One clever solution is to sort the set using a random comparator. Then the desired number of samples could be drawn as the first $k$ elements. In JavaScript this would look like:

function (array) {
  array.sort(function() {
    return Math.random() - 0.5;
  });
}

This has the virtue of being simple, short, memorable and wrong! A little thought about how sort algorithms work leads to the basic problem - the calling order of comparison operations isn't guaranteed to be free of bias for any given length of the input array. By the way - sort algorithms given such random splits tend to execute in worst case time, namely as $O(N^2)$.

An improvement is to associate a random number with each element of the set and then sort based on those random numbers. This works well at the cost of increased required memory and will generally execute in $O(N \log(N))$ time.

This brings us to a lovely algorithm which dates to 1938 by Ronald Fisher and Frank Yates. Later adaptation was introduced by Richard Durstenfeld in 1964 and later as one of the lettered algorithms in Donald Knuth's The Art of Computer Programming.

The core idea is to shuffle elements in place, scanning through the entire set in a single pass, making the complexity $O(N)$. The code and a variant that is useful for sampling $k$ elements from an array of size $N$ in JavaScript are provided here:

/*******************************************************************************

  FISHER-YATES Shuffle

  (sometimes attributed to Knuth or to Durstenfeld)

  Because sometimes you need to randomly shuffle an array, eh?
  Shuffle is in-place picking a random element from the front and swapping
  it with the backmost element not yet selected.

  Suppose we only need N random picks or we need to restart. That's what
  shufflePart does.  Again, in place.

*******************************************************************************/

var shuffle = function (array) {
  var currentIndex = array.length;
  var temporaryValue, randomIndex;

  while (0 !== currentIndex) {// while more
    // Pick an element in remaining part of the array
    randomIndex = Math.floor(Math.random() * currentIndex);
    currentIndex -= 1;

    // Swap selected element with the current element.
    temporaryValue = array[currentIndex];
    array[currentIndex] = array[randomIndex];
    array[randomIndex] = temporaryValue;
  }
  return array;
};

var shufflePart = function (array, count, current) {
  var currentIndex = current ? current : array.length;
  var stopIndex = count ? Math.max(0, currentIndex - count) : 0;
  var oldCurrentIndex = currentIndex;
  var temporaryValue, randomIndex;

//console.log({currentIndex:currentIndex, stopIndex:stopIndex});

  while (stopIndex !== currentIndex) {// while more
    // Pick an element in remaining part of the array
    randomIndex = Math.floor(Math.random() \* currentIndex);
    currentIndex -= 1;

    // Swap selected element with the current element.
    temporaryValue = array[currentIndex];
    array[currentIndex] = array[randomIndex];
    array[randomIndex] = temporaryValue;
  }

  return {array: array, currentIndex: currentIndex, oldCurrentIndex: oldCurrentIndex};

};

Just for fun, the code for the Julia version of the Fisher-Yates Shuffle is given here including a test function that demonstrates its correctness.

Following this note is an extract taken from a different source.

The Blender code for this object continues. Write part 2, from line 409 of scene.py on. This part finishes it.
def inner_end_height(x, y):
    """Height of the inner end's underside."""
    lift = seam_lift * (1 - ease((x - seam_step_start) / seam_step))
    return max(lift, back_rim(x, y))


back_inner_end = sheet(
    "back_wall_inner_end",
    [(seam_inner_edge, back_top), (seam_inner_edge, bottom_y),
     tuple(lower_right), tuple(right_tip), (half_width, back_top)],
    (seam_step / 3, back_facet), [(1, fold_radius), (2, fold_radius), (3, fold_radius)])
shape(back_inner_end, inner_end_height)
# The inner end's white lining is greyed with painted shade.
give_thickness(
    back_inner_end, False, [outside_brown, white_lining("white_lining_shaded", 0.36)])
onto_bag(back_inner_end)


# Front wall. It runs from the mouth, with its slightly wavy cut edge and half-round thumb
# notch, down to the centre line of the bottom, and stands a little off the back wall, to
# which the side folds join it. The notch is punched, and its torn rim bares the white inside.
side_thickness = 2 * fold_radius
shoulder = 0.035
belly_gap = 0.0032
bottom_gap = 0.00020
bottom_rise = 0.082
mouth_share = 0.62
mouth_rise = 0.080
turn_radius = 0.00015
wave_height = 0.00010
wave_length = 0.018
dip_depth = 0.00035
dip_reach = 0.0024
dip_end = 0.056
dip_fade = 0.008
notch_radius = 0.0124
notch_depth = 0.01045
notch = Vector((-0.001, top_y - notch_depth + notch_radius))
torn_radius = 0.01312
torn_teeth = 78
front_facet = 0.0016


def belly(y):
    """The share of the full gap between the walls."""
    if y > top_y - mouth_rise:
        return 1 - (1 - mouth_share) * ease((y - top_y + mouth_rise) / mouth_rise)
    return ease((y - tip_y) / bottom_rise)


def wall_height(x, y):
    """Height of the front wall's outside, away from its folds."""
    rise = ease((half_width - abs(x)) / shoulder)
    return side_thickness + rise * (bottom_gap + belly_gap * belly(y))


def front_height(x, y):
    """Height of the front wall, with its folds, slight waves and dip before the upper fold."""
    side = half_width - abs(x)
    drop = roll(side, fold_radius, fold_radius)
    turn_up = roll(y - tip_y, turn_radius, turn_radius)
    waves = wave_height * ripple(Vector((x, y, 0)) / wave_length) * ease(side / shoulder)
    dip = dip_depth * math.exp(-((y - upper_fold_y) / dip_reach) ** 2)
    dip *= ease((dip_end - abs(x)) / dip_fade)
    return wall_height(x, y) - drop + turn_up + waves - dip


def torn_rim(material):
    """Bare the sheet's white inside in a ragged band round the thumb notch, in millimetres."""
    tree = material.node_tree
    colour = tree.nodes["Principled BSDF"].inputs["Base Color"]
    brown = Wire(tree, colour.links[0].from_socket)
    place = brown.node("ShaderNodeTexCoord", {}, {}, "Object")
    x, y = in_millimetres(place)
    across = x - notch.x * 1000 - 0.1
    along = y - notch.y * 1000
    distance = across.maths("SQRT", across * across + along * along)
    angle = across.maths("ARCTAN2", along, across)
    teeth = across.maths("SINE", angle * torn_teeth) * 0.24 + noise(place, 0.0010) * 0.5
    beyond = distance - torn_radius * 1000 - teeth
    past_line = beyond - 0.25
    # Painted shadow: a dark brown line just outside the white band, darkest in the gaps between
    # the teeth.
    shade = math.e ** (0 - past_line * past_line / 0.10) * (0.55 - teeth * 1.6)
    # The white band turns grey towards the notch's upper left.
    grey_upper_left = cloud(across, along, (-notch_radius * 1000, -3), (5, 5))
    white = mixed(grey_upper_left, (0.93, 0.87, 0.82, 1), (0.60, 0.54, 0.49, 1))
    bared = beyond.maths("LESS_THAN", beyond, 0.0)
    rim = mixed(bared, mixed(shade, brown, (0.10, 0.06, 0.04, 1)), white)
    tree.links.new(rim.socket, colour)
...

Note the use of the @inbounds macro which is a way of promising that runtime bounds checking is unnecessary.

julia> function shuffle!(array)
           currentIndex = length(array)
           @inbounds while 1 != currentIndex
           # Pick an element in remaining part of the array
               randomIndex = Int64(floor(rand() * float(currentIndex))) + 1
       
           # Swap selected element with the current element.
             # println((currentIndex, randomIndex, array))
               temporaryValue = array[currentIndex]
               array[currentIndex] = array[randomIndex]
               array[randomIndex] = temporaryValue
       
           # Next
               currentIndex = currentIndex - 1
           end
           return array
       end
shuffle! (generic function with 1 method)

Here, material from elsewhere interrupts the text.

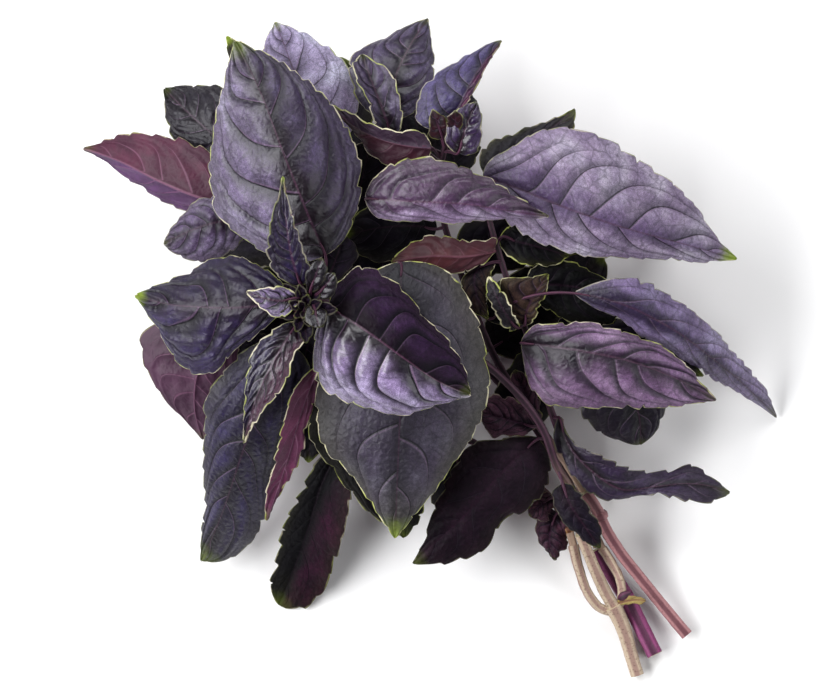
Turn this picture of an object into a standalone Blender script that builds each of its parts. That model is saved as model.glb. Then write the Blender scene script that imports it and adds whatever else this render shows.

julia> function testShuffle(len, iters)
           acc = zeros(Int64, len)
           acc1 = zeros(Int64, len)
           for i in 1:iters
               perm = shuffle!(collect(1:len))
               acc = acc .+ shuffle!(collect(1:len))
               sort!(perm)
               acc1 = acc1 .+ perm
           end
           return (acc, acc1)
       end
testShuffle (generic function with 1 method)

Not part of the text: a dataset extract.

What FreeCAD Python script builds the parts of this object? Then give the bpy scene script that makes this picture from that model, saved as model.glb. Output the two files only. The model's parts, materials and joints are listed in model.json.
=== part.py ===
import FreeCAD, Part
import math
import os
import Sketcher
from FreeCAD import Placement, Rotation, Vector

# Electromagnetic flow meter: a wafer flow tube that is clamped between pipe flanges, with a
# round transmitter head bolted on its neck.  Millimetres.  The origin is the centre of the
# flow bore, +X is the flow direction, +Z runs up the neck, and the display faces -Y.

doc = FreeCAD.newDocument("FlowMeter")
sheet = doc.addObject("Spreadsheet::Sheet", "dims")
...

julia> (shuffledSum, resortedSum) = testShuffle(10, 1000);

julia> (expectedShuffledSum, totShuffledSum) = (sum(shuffledSum)/length(shuffledSum), sum(shuffledSum))
(5500.0, 55000)

julia> deviation = ((shuffledSum .- expectedShuffledSum) / expectedShuffledSum) * 100
10-element Array{Float64,1}:
 -0.14545454545454545
  0.8
  0.8727272727272728
 -1.0181818181818183
 -2.090909090909091
 -1.6545454545454543
  0.27272727272727276
  1.4181818181818182
 -0.2
  1.7454545454545456

julia> [collect(1:length(shuffledSum)) shuffledSum deviation]
10×3 Array{Float64,2}:
  1.0  5492.0  -0.145455
  2.0  5544.0   0.8
  3.0  5548.0   0.872727
  4.0  5444.0  -1.01818
  5.0  5385.0  -2.09091
  6.0  5409.0  -1.65455
  7.0  5515.0   0.272727
  8.0  5578.0   1.41818
  9.0  5489.0  -0.2
 10.0  5596.0   1.74545

I finish with just a couple of additional comments:

  • Mike Bostock (the creator of D3) has a wonderful blog entry that beautifully illustrates the degree of bias for various shuffle algorithms. https://bost.ocks.org/mike/shuffle/compare.html

  • Only very recently the various browsers and Node standardized on the same random number generation algorithm. Let the buyer beware. Random number generation is subtle and what may be acceptable for one application may not be for another, particularly anything that is to be cryptographically secure.

  • Whenever two statisticians are in the same room an argument will inevitably break out over methodology.